_Given information_
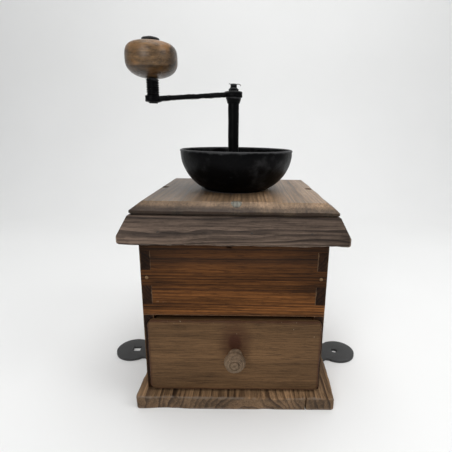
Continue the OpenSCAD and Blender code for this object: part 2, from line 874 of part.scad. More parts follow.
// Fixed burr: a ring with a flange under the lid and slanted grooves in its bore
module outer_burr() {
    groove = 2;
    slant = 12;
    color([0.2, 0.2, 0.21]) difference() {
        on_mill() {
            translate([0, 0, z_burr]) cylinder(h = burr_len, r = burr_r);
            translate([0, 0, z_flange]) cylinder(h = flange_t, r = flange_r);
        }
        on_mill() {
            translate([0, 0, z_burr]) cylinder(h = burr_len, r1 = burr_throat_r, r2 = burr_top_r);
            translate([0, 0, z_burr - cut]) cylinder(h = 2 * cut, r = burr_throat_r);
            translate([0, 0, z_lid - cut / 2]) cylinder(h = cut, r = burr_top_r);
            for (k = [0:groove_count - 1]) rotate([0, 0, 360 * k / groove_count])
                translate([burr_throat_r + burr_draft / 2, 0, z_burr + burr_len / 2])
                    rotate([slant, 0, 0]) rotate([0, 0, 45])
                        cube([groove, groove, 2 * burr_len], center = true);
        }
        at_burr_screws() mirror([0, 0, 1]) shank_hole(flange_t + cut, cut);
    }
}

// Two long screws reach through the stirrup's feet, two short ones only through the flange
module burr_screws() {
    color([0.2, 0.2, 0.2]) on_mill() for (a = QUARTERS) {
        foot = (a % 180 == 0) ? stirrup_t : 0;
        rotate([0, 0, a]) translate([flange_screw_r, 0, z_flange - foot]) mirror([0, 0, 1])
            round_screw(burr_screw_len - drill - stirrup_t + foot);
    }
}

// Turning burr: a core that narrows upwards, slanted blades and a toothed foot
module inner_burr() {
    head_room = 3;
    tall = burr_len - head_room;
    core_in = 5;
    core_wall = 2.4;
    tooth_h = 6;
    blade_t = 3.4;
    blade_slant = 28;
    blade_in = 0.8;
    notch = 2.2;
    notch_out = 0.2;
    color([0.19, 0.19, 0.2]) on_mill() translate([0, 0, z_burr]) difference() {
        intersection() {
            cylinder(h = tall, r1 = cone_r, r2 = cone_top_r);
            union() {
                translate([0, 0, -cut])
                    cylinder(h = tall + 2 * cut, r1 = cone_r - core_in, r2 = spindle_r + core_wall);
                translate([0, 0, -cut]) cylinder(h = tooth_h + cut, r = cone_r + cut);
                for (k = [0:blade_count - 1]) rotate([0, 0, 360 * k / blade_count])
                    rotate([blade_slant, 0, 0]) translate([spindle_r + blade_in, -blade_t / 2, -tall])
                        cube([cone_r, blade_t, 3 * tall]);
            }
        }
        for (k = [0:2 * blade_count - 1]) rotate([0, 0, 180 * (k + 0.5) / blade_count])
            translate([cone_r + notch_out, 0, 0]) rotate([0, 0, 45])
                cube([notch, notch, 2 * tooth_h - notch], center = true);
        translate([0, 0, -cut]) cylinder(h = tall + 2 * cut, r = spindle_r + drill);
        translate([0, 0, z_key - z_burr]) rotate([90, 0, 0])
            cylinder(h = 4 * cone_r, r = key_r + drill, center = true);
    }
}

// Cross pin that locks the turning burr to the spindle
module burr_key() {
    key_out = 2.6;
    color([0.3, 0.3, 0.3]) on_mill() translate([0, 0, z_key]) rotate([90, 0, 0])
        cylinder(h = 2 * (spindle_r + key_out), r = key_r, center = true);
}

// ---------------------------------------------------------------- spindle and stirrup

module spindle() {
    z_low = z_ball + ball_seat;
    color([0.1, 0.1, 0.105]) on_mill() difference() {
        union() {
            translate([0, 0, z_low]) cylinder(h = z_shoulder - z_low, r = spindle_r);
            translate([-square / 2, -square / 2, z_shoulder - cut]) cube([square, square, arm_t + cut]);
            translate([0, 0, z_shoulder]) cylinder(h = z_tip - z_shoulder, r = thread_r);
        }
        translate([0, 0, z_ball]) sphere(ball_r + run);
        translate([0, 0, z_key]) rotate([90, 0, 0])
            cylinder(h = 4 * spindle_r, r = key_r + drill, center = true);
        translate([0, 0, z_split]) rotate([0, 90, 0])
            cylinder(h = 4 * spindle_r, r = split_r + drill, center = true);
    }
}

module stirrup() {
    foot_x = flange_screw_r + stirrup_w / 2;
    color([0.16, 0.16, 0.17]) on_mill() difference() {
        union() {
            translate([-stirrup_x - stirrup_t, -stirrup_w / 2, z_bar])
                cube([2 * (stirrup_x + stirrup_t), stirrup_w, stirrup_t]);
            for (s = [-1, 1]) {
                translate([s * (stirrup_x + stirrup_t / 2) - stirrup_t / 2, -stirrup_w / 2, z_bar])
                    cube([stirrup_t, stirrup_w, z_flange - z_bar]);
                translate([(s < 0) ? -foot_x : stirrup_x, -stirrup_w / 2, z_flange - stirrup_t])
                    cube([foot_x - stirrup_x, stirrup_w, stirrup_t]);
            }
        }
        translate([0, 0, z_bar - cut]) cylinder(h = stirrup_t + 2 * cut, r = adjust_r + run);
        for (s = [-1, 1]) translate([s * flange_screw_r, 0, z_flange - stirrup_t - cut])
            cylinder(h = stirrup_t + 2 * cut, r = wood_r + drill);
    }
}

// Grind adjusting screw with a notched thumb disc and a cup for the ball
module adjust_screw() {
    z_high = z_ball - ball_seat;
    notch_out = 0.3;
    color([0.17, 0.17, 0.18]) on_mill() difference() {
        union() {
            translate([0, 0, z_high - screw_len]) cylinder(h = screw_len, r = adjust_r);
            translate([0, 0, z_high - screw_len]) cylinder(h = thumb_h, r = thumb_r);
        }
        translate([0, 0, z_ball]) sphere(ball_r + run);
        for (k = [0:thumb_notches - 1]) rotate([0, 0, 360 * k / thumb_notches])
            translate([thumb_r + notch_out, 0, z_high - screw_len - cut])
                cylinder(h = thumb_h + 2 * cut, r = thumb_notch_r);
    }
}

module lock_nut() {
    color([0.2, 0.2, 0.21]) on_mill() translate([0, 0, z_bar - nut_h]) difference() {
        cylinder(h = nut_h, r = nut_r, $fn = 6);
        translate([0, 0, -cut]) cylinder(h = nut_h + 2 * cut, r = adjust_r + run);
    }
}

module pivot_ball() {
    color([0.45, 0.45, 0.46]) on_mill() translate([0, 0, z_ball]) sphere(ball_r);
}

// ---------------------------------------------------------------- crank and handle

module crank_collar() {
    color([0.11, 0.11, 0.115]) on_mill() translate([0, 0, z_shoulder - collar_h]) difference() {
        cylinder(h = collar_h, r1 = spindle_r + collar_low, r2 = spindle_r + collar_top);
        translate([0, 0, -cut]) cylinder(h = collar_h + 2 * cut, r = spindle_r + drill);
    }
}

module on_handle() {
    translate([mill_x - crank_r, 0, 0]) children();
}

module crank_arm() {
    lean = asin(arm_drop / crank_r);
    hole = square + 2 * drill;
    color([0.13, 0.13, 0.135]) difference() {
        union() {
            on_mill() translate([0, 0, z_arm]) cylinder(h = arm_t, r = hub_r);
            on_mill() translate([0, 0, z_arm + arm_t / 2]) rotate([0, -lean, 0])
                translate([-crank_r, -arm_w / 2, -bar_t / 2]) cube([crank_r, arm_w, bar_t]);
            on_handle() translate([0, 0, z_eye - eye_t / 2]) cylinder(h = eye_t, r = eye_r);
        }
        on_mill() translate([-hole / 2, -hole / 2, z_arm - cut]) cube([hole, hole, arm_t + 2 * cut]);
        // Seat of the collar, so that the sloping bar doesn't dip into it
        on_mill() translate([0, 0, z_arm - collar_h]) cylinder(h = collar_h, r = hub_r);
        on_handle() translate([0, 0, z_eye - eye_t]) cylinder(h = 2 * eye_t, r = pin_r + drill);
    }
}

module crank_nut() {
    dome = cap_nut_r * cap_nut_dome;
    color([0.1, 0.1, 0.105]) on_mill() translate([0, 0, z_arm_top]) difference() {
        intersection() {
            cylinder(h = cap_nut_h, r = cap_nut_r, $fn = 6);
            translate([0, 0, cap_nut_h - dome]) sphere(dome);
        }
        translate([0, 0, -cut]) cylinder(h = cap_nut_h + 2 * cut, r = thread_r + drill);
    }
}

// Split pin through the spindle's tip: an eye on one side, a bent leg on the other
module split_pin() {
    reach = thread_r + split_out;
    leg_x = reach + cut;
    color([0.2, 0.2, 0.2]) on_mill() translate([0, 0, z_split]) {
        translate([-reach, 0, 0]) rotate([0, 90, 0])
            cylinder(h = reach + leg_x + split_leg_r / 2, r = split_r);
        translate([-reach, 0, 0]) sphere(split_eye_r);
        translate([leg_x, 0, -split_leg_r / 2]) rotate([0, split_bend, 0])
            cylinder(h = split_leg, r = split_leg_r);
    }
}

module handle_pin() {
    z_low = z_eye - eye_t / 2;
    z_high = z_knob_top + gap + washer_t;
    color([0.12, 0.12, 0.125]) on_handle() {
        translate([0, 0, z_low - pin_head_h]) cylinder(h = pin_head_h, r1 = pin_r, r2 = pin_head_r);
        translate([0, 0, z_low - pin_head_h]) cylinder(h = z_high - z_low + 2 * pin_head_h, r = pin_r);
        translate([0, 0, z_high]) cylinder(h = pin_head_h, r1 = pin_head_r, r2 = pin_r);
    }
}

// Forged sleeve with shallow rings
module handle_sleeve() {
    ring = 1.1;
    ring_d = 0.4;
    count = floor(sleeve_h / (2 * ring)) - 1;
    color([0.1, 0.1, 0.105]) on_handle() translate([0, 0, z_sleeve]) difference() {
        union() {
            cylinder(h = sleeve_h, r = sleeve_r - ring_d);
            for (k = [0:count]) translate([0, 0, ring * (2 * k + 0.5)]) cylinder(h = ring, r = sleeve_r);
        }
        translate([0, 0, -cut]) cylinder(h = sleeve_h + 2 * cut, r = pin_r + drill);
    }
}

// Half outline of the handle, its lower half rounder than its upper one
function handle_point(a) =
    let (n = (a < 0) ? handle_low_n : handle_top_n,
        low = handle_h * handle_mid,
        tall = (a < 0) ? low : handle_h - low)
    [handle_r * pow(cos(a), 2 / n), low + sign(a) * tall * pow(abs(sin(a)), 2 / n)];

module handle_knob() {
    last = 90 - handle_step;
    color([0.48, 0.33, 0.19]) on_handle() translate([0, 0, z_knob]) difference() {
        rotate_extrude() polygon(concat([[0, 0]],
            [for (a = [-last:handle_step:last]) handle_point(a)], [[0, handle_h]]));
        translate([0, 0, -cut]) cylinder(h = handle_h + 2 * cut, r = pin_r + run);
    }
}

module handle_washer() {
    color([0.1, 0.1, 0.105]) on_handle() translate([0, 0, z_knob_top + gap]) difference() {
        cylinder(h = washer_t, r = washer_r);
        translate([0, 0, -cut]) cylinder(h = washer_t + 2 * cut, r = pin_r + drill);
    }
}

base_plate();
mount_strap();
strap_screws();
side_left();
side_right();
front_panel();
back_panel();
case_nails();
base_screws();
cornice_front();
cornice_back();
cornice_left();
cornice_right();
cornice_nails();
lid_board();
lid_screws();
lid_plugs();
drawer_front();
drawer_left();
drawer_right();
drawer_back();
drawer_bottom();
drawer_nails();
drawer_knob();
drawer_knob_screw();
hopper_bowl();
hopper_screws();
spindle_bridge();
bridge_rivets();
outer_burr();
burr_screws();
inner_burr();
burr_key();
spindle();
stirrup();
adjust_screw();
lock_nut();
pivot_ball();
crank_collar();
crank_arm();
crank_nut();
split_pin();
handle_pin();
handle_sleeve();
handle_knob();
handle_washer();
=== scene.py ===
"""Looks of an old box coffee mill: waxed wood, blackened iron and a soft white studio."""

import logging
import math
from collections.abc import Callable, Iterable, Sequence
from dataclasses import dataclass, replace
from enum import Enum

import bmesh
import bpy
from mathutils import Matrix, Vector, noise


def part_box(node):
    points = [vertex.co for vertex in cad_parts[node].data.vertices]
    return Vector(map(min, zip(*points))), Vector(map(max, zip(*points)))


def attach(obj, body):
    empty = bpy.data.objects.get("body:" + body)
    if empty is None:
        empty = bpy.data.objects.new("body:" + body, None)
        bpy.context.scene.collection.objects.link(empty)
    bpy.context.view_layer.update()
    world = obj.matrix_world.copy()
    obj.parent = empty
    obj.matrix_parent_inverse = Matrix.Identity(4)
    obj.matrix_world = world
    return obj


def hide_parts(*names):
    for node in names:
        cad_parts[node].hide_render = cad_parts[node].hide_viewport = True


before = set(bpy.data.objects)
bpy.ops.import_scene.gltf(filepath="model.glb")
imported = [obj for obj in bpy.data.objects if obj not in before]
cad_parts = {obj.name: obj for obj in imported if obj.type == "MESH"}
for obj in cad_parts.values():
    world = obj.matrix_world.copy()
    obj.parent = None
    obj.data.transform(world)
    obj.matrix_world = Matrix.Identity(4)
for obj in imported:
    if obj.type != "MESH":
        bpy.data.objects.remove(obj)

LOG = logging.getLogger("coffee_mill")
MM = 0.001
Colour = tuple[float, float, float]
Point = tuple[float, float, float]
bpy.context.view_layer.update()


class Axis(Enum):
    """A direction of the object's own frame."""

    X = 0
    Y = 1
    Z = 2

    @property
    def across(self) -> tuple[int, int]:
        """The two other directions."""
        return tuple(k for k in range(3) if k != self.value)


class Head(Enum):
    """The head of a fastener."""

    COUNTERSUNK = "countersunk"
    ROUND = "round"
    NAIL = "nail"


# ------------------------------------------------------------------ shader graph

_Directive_
In the material above, locate the line containing "base_plate();" and the line containing "points = [vertex.co". Transcribe exactly those two lines and every line between them, and nothing more.

_The output_
base_plate();
mount_strap();
strap_screws();
side_left();
side_right();
front_panel();
back_panel();
case_nails();
base_screws();
cornice_front();
cornice_back();
cornice_left();
cornice_right();
cornice_nails();
lid_board();
lid_screws();
lid_plugs();
drawer_front();
drawer_left();
drawer_right();
drawer_back();
drawer_bottom();
drawer_nails();
drawer_knob();
drawer_knob_screw();
hopper_bowl();
hopper_screws();
spindle_bridge();
bridge_rivets();
outer_burr();
burr_screws();
inner_burr();
burr_key();
spindle();
stirrup();
adjust_screw();
lock_nut();
pivot_ball();
crank_collar();
crank_arm();
crank_nut();
split_pin();
handle_pin();
handle_sleeve();
handle_knob();
handle_washer();
=== scene.py ===
"""Looks of an old box coffee mill: waxed wood, blackened iron and a soft white studio."""

import logging
import math
from collections.abc import Callable, Iterable, Sequence
from dataclasses import dataclass, replace
from enum import Enum

import bmesh
import bpy
from mathutils import Matrix, Vector, noise


def part_box(node):
    points = [vertex.co for vertex in cad_parts[node].data.vertices]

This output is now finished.